> Work required: Write out the whole listing word for word.

> Dataset excerpt:
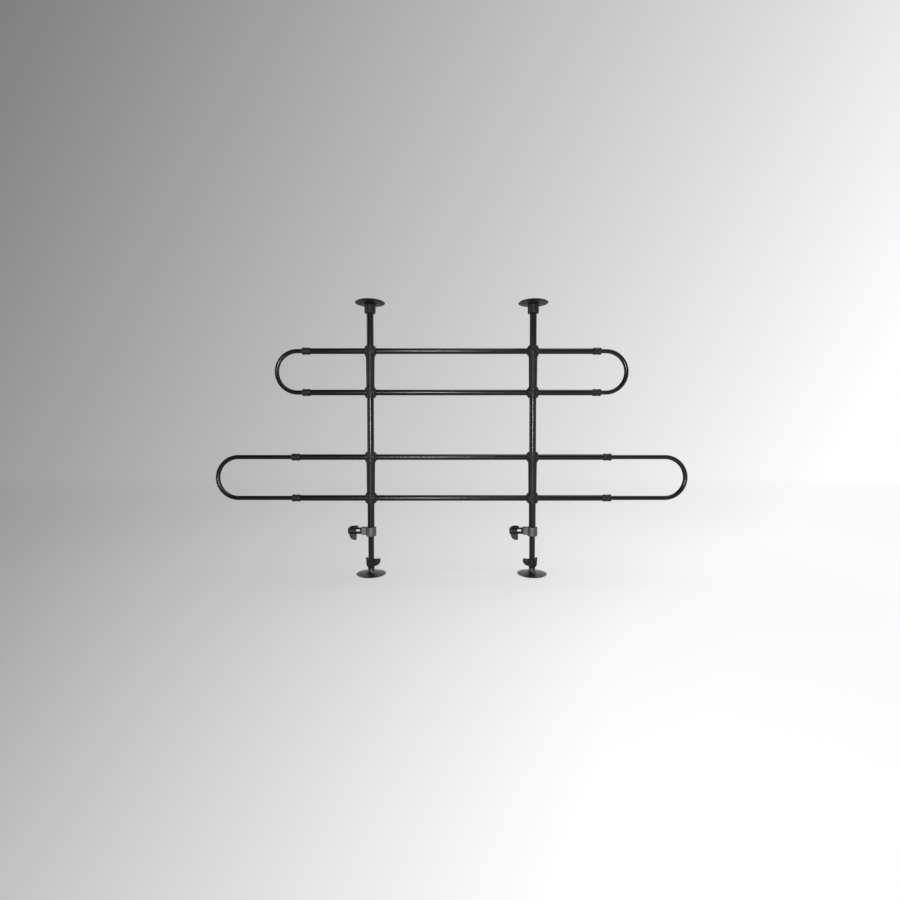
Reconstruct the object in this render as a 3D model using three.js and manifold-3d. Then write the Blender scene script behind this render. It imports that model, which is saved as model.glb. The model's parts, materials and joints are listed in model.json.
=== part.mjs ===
// A free-standing tubular dog guard for the boot of a car, in millimetres.
// The origin is on the floor, midway between the two foot pads. X runs along the rails, +Z is up,
// and the guard is seen square from the front by looking along +Y.
import * as THREE from "three";
import { mergeVertices } from "three/addons/utils/BufferGeometryUtils.js";
import Module from "manifold-3d";

const wasm = await Module();
wasm.setup();

// Tube stock
const POST_DIAMETER = 19;
const RAIL_DIAMETER = 16;
const LOOP_DIAMETER = 12;
const TUBE_WALL = 1;
const FIT_GAP = 0.3;
const ROUND_SIDES = 16;
const PAD_SIDES = 24;
const SMALL_SIDES = 12;
const CUT_OVERRUN = 1;

// Overall layout
const POST_SPACING = 450;
const RAIL_PAIR_SPACING = 114;
const LOWER_PAIR_HEIGHT = 271.5;
const UPPER_PAIR_DROP = 191.5;
const OVERALL_HEIGHT = 756;
const UPPER_COLLAR_REACH = 412.5;
const LOWER_COLLAR_REACH = 443.5;
const UPPER_LOOP_REACH = 489.5;
const LOWER_LOOP_REACH = 656.5;
const UPPER_LEG_STOP_GAP = 11.6;
const LOWER_LEG_ENGAGED = 38.5;

// Sliding loops
const LOOP_BEND_STEPS = 10;
const SWAGE_LENGTH = 10;
const SWAGE_TAPER = 3;

// Moulded double cross bracket
const HUB_HEIGHT = 29;
const HUB_RADIUS = 14;
const HUB_INNER_REACH = 17;
const HUB_OUTER_REACH = 14.4;
const HUB_EDGE = 1.6;
const GUSSET_DEPTH = 5.5;
const RAIL_SEAT_RADIUS = 8.9;
const RAIL_BARREL_RADIUS = 12.2;
const SLEEVE_TOP_RADIUS = 12.7;
const SLEEVE_SHOULDER_RADIUS = 11.8;
const SLEEVE_BOTTOM_RADIUS = 11.2;
const SLEEVE_SHOULDER_DROP = 20;
const SPIGOT_LENGTH = 24;

// End collar
const COLLAR_RADIUS = 10;
const COLLAR_LENGTH = 22;
const COLLAR_LIP = 5;
const COLLAR_TAIL_RADIUS = 9;
const COLLAR_MOUTH_CHAMFER = 1.6;
const COLLAR_TAIL_CHAMFER = 2.8;

// Pads on the floor and under the roof
const PAD_RADIUS = 41;
const PAD_SOLE_RADIUS = 37.5;
const PAD_UNDERCUT = 2.4;
const PAD_EDGE = 0.6;
const PAD_RIM_WIDTH = 3.5;
const PAD_RIM_HEIGHT = 3.3;
const PAD_STEP_WIDTH = 1.5;
const PAD_STEP_RISE = 0.7;
const PAD_CROWN_HEIGHT = 7.5;
const PAD_CROWN_RADIUS = 13;
const PAD_BOSS_RADIUS = 9;
const FOOT_BOSS_FLARE = 1.2;
const FOOT_BOSS_FLARE_HEIGHT = 10;
const FOOT_BOSS_FOOT_HEIGHT = 14;
const FOOT_BOSS_HEIGHT = 19.7;

// Roof pad collar
const CAP_RADIUS = 15.4;
const CAP_HEIGHT = 23.5;
const CAP_LIP = 4;
const CAP_EDGE = 1.4;
const ROOF_STEM_DEPTH = 22;

// Three-winged knob, used for the clamp screws and for the adjusting nuts
const KNOB_LENGTH = 23.4;
const KNOB_HUB_RADIUS = 9.2;
const KNOB_HUB_EDGE = 1.2;
const WING_RADIUS = 25.5;
const WING_THICKNESS = 4.6;
const WING_TIP_LENGTH = 5.8;
const WING_HUB_STUB = 2.9;
const WING_TIP_EDGE = 1;
const WING_COUNT = 3;
const WING_CURVE_POINTS = 7;
const NUT_TURN = THREE.MathUtils.degToRad(12);

// Threaded adjusting nut and foot stud
const STUD_DIAMETER = 8;
const STUD_BORE_GAP = 0.5;
const STUD_SOCKET_DEPTH = 14;
const STUD_RESERVE = 36;
const NUT_INSERT_RADIUS = 6;
const NUT_INSERT_LENGTH = 7;

// Lower tube
const LOWER_TUBE_DIAMETER = 16;
const LOWER_TUBE_EXPOSED = 63.6;
const LOWER_TUBE_ENGAGED = 370;
const END_PLUG_FLANGE = 1.6;
const END_PLUG_DEPTH = 15;
const GLIDE_FLANGE = 5;
const GLIDE_DEPTH = 14;
const GLIDE_BORE_RADIUS = 4;

// Height clamp
const CLAMP_RADIUS = 14.5;
const CLAMP_HEIGHT = 26;
const CLAMP_LIP = 5;
const CLAMP_TOP_EDGE = 0.8;
const CLAMP_BOTTOM_EDGE = 4;
const SCREW_ABOVE_CLAMP_BASE = 15.5;
const EAR_REACH = 26;
const EAR_HALF_HEIGHT = 10.5;
const EAR_HALF_DEPTH = 9.5;
const EAR_CORNER = 3.2;
const INSERT_RADIUS = 4.6;
const INSERT_LENGTH = 9;
const CLAMP_STUD_DIAMETER = 6;
const PRESSURE_TIP_LENGTH = 3.4;

// Slotted neck between the ear and the wings of the clamp knob
const NECK_LENGTH = 13.4;
const NECK_END_WALL = 3.2;
const SLOT_DEPTH_IN_WINGS = 3;
const SLOT_HEIGHT = 5.6;
const SLOT_OFFSET = 0.7;
const KNOB_TILT = THREE.MathUtils.degToRad(-10);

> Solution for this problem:
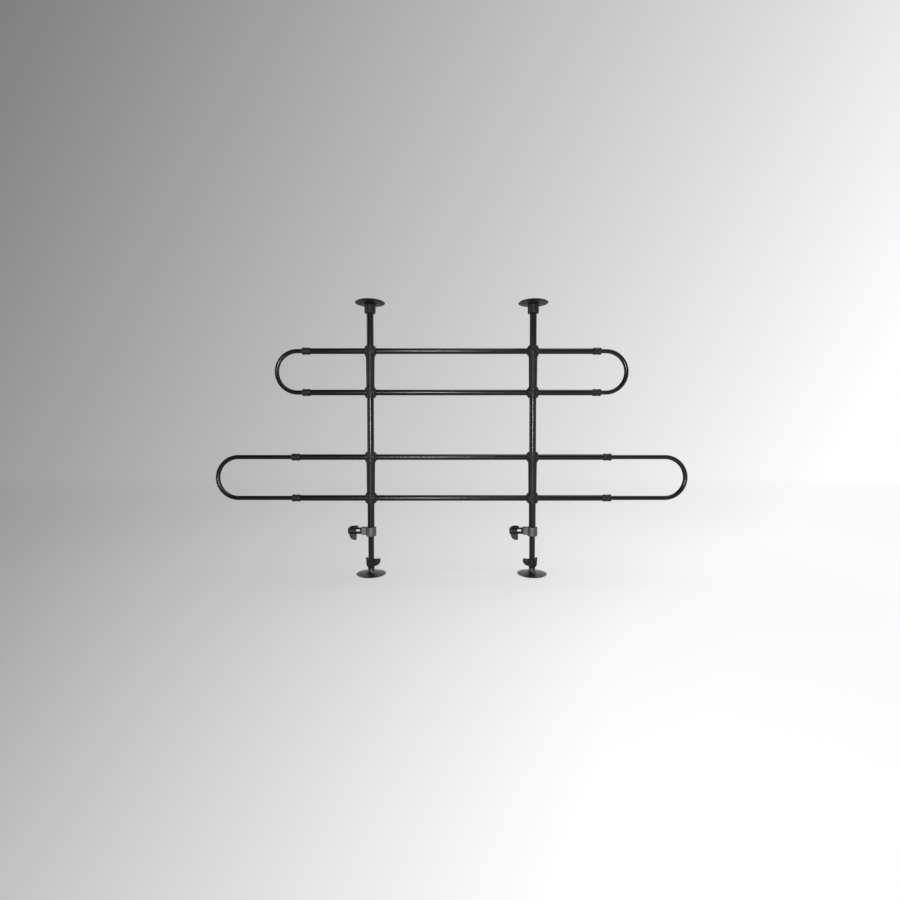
Reconstruct the object in this render as a 3D model using three.js and manifold-3d. Then write the Blender scene script behind this render. It imports that model, which is saved as model.glb. The model's parts, materials and joints are listed in model.json.
=== part.mjs ===
// A free-standing tubular dog guard for the boot of a car, in millimetres.
// The origin is on the floor, midway between the two foot pads. X runs along the rails, +Z is up,
// and the guard is seen square from the front by looking along +Y.
import * as THREE from "three";
import { mergeVertices } from "three/addons/utils/BufferGeometryUtils.js";
import Module from "manifold-3d";

const wasm = await Module();
wasm.setup();

// Tube stock
const POST_DIAMETER = 19;
const RAIL_DIAMETER = 16;
const LOOP_DIAMETER = 12;
const TUBE_WALL = 1;
const FIT_GAP = 0.3;
const ROUND_SIDES = 16;
const PAD_SIDES = 24;
const SMALL_SIDES = 12;
const CUT_OVERRUN = 1;

// Overall layout
const POST_SPACING = 450;
const RAIL_PAIR_SPACING = 114;
const LOWER_PAIR_HEIGHT = 271.5;
const UPPER_PAIR_DROP = 191.5;
const OVERALL_HEIGHT = 756;
const UPPER_COLLAR_REACH = 412.5;
const LOWER_COLLAR_REACH = 443.5;
const UPPER_LOOP_REACH = 489.5;
const LOWER_LOOP_REACH = 656.5;
const UPPER_LEG_STOP_GAP = 11.6;
const LOWER_LEG_ENGAGED = 38.5;

// Sliding loops
const LOOP_BEND_STEPS = 10;
const SWAGE_LENGTH = 10;
const SWAGE_TAPER = 3;

// Moulded double cross bracket
const HUB_HEIGHT = 29;
const HUB_RADIUS = 14;
const HUB_INNER_REACH = 17;
const HUB_OUTER_REACH = 14.4;
const HUB_EDGE = 1.6;
const GUSSET_DEPTH = 5.5;
const RAIL_SEAT_RADIUS = 8.9;
const RAIL_BARREL_RADIUS = 12.2;
const SLEEVE_TOP_RADIUS = 12.7;
const SLEEVE_SHOULDER_RADIUS = 11.8;
const SLEEVE_BOTTOM_RADIUS = 11.2;
const SLEEVE_SHOULDER_DROP = 20;
const SPIGOT_LENGTH = 24;

// End collar
const COLLAR_RADIUS = 10;
const COLLAR_LENGTH = 22;
const COLLAR_LIP = 5;
const COLLAR_TAIL_RADIUS = 9;
const COLLAR_MOUTH_CHAMFER = 1.6;
const COLLAR_TAIL_CHAMFER = 2.8;

// Pads on the floor and under the roof
const PAD_RADIUS = 41;
const PAD_SOLE_RADIUS = 37.5;
const PAD_UNDERCUT = 2.4;
const PAD_EDGE = 0.6;
const PAD_RIM_WIDTH = 3.5;
const PAD_RIM_HEIGHT = 3.3;
const PAD_STEP_WIDTH = 1.5;
const PAD_STEP_RISE = 0.7;
const PAD_CROWN_HEIGHT = 7.5;
const PAD_CROWN_RADIUS = 13;
const PAD_BOSS_RADIUS = 9;
const FOOT_BOSS_FLARE = 1.2;
const FOOT_BOSS_FLARE_HEIGHT = 10;
const FOOT_BOSS_FOOT_HEIGHT = 14;
const FOOT_BOSS_HEIGHT = 19.7;

// Roof pad collar
const CAP_RADIUS = 15.4;
const CAP_HEIGHT = 23.5;
const CAP_LIP = 4;
const CAP_EDGE = 1.4;
const ROOF_STEM_DEPTH = 22;

// Three-winged knob, used for the clamp screws and for the adjusting nuts
const KNOB_LENGTH = 23.4;
const KNOB_HUB_RADIUS = 9.2;
const KNOB_HUB_EDGE = 1.2;
const WING_RADIUS = 25.5;
const WING_THICKNESS = 4.6;
const WING_TIP_LENGTH = 5.8;
const WING_HUB_STUB = 2.9;
const WING_TIP_EDGE = 1;
const WING_COUNT = 3;
const WING_CURVE_POINTS = 7;
const NUT_TURN = THREE.MathUtils.degToRad(12);

// Threaded adjusting nut and foot stud
const STUD_DIAMETER = 8;
const STUD_BORE_GAP = 0.5;
const STUD_SOCKET_DEPTH = 14;
const STUD_RESERVE = 36;
const NUT_INSERT_RADIUS = 6;
const NUT_INSERT_LENGTH = 7;

// Lower tube
const LOWER_TUBE_DIAMETER = 16;
const LOWER_TUBE_EXPOSED = 63.6;
const LOWER_TUBE_ENGAGED = 370;
const END_PLUG_FLANGE = 1.6;
const END_PLUG_DEPTH = 15;
const GLIDE_FLANGE = 5;
const GLIDE_DEPTH = 14;
const GLIDE_BORE_RADIUS = 4;

// Height clamp
const CLAMP_RADIUS = 14.5;
const CLAMP_HEIGHT = 26;
const CLAMP_LIP = 5;
const CLAMP_TOP_EDGE = 0.8;
const CLAMP_BOTTOM_EDGE = 4;
const SCREW_ABOVE_CLAMP_BASE = 15.5;
const EAR_REACH = 26;
const EAR_HALF_HEIGHT = 10.5;
const EAR_HALF_DEPTH = 9.5;
const EAR_CORNER = 3.2;
const INSERT_RADIUS = 4.6;
const INSERT_LENGTH = 9;
const CLAMP_STUD_DIAMETER = 6;
const PRESSURE_TIP_LENGTH = 3.4;

// Slotted neck between the ear and the wings of the clamp knob
const NECK_LENGTH = 13.4;
const NECK_END_WALL = 3.2;
const SLOT_DEPTH_IN_WINGS = 3;
const SLOT_HEIGHT = 5.6;
const SLOT_OFFSET = 0.7;
const KNOB_TILT = THREE.MathUtils.degToRad(-10);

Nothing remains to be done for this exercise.